What is external consistency in Spanner?

External consistency (equivalently, linearizability over transactions) means: if transaction T1 commits before T2 starts in real time — even on different machines on different continents — then T1's commit timestamp is less than T2's. The system behaves as if every transaction executed instantaneously at a single global instant, in the same order a human with a perfect clock would observe.

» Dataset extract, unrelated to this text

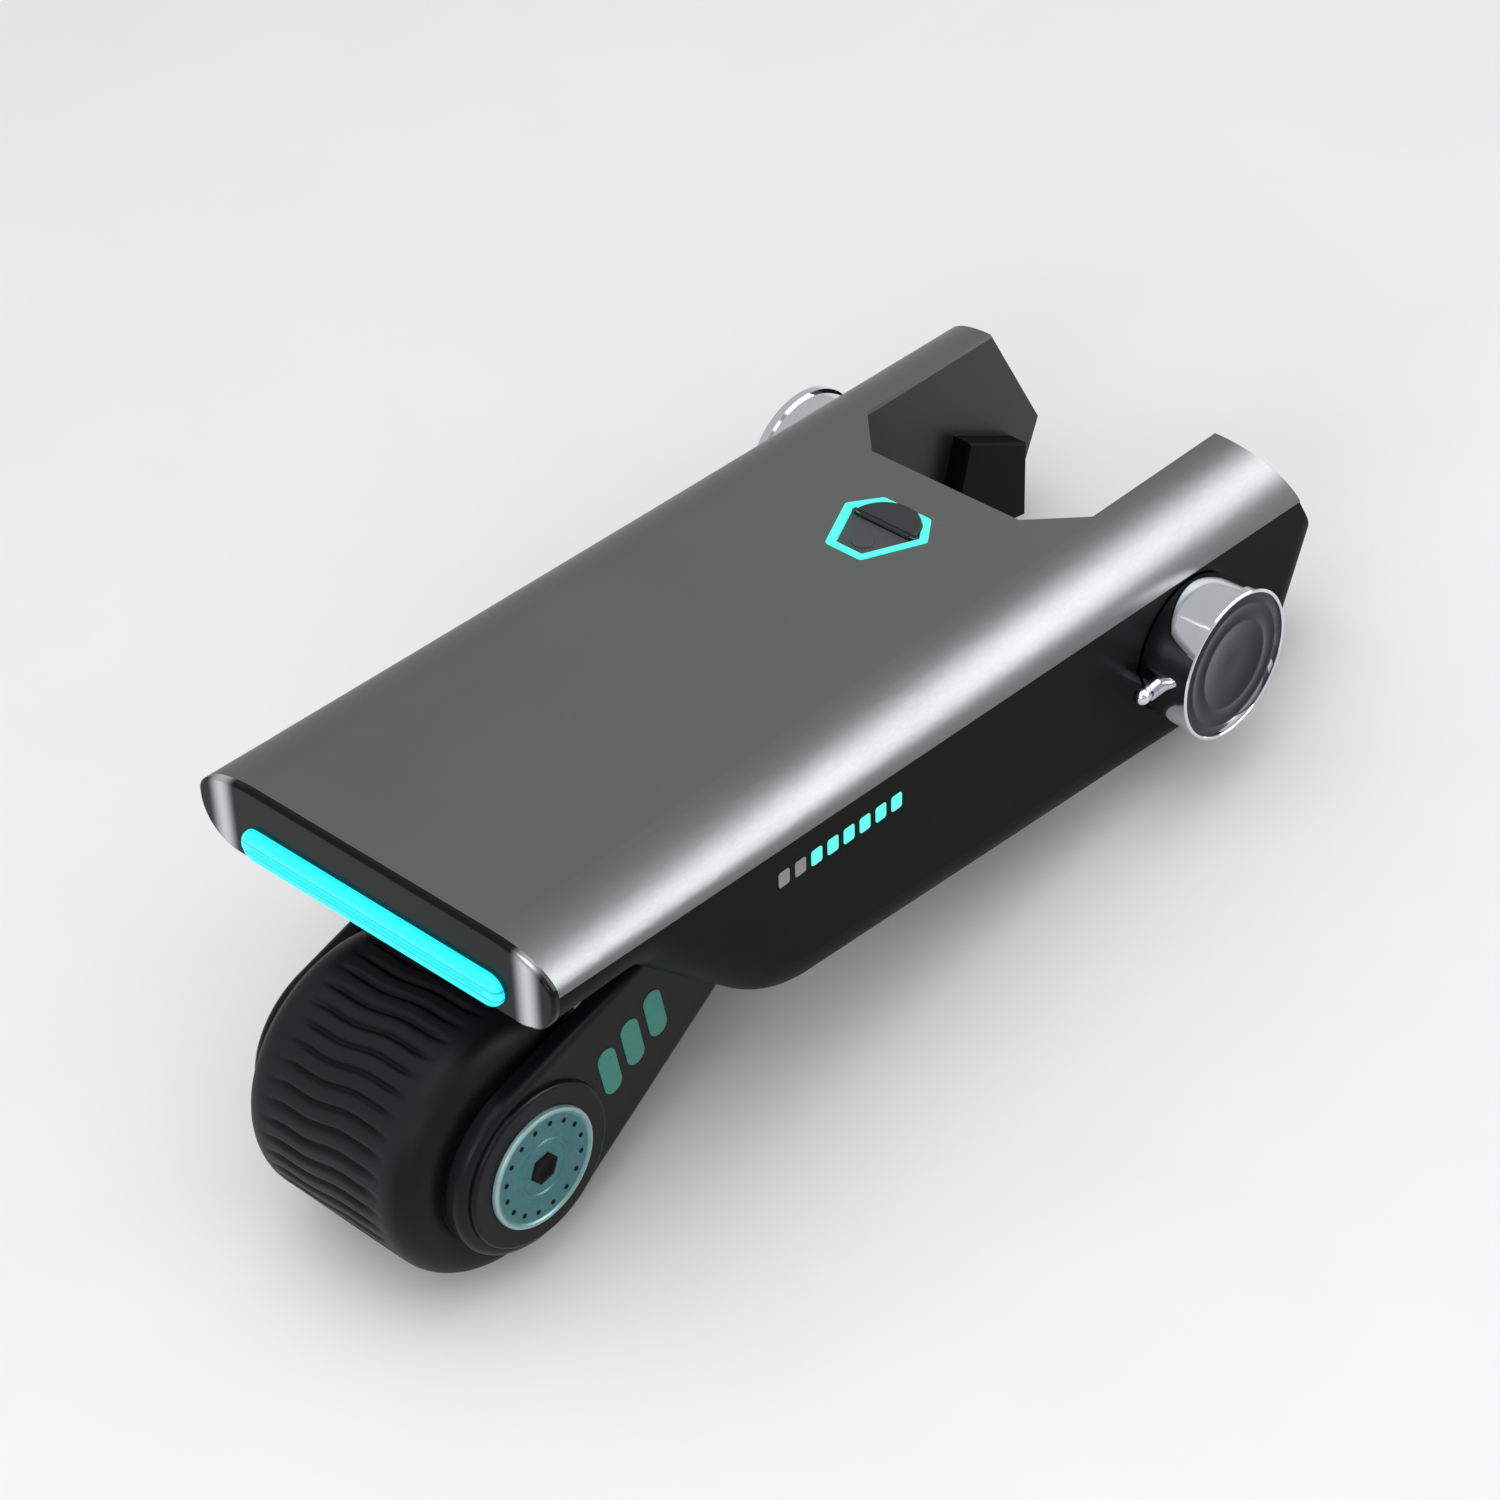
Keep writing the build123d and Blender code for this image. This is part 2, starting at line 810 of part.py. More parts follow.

How does commit-wait work?

When a transaction picks commit timestamp s = TT.now().latest, Spanner does not release locks or acknowledge the client until TT.now().earliest > s — i.e. until TrueTime is certain absolute time has passed s. This wait, roughly 2·ε on average, guarantees no later transaction can be assigned a smaller timestamp, which is what makes the ordering externally consistent.

How big is the TrueTime uncertainty ε in practice?

In the 2012 OSDI paper, ε sawtooths between about 1 ms and 7 ms as the local clock drifts and is re-synced; the average was around 4 ms, dominated by the 200 µs/s assumed drift over the 30-second master-polling interval. Commit-wait is roughly 2·ε, so transactions pay single-digit milliseconds of added latency.

Why does Spanner need GPS and atomic clocks instead of just NTP?

The two clock sources fail in uncorrelated ways. GPS receivers can lose antenna signal or suffer leap-second and spoofing bugs; atomic clocks (Armageddon masters) drift slowly and predictably but can't be corrected externally. Cross-checking both lets a time master detect and evict a lying clock, keeping ε small and trustworthy — NTP alone gives you an estimate with no provable bound.

Can read-only transactions skip locks and commit-wait?

Yes. Spanner serves lock-free, non-blocking snapshot reads at a chosen timestamp using multi-version concurrency control. A read at timestamp t_read just waits until each replica has applied all writes with timestamp ≤ t_read (the safe-time condition), then reads that MVCC snapshot — no two-phase locking and no commit-wait, so reads scale to any replica including read-only ones.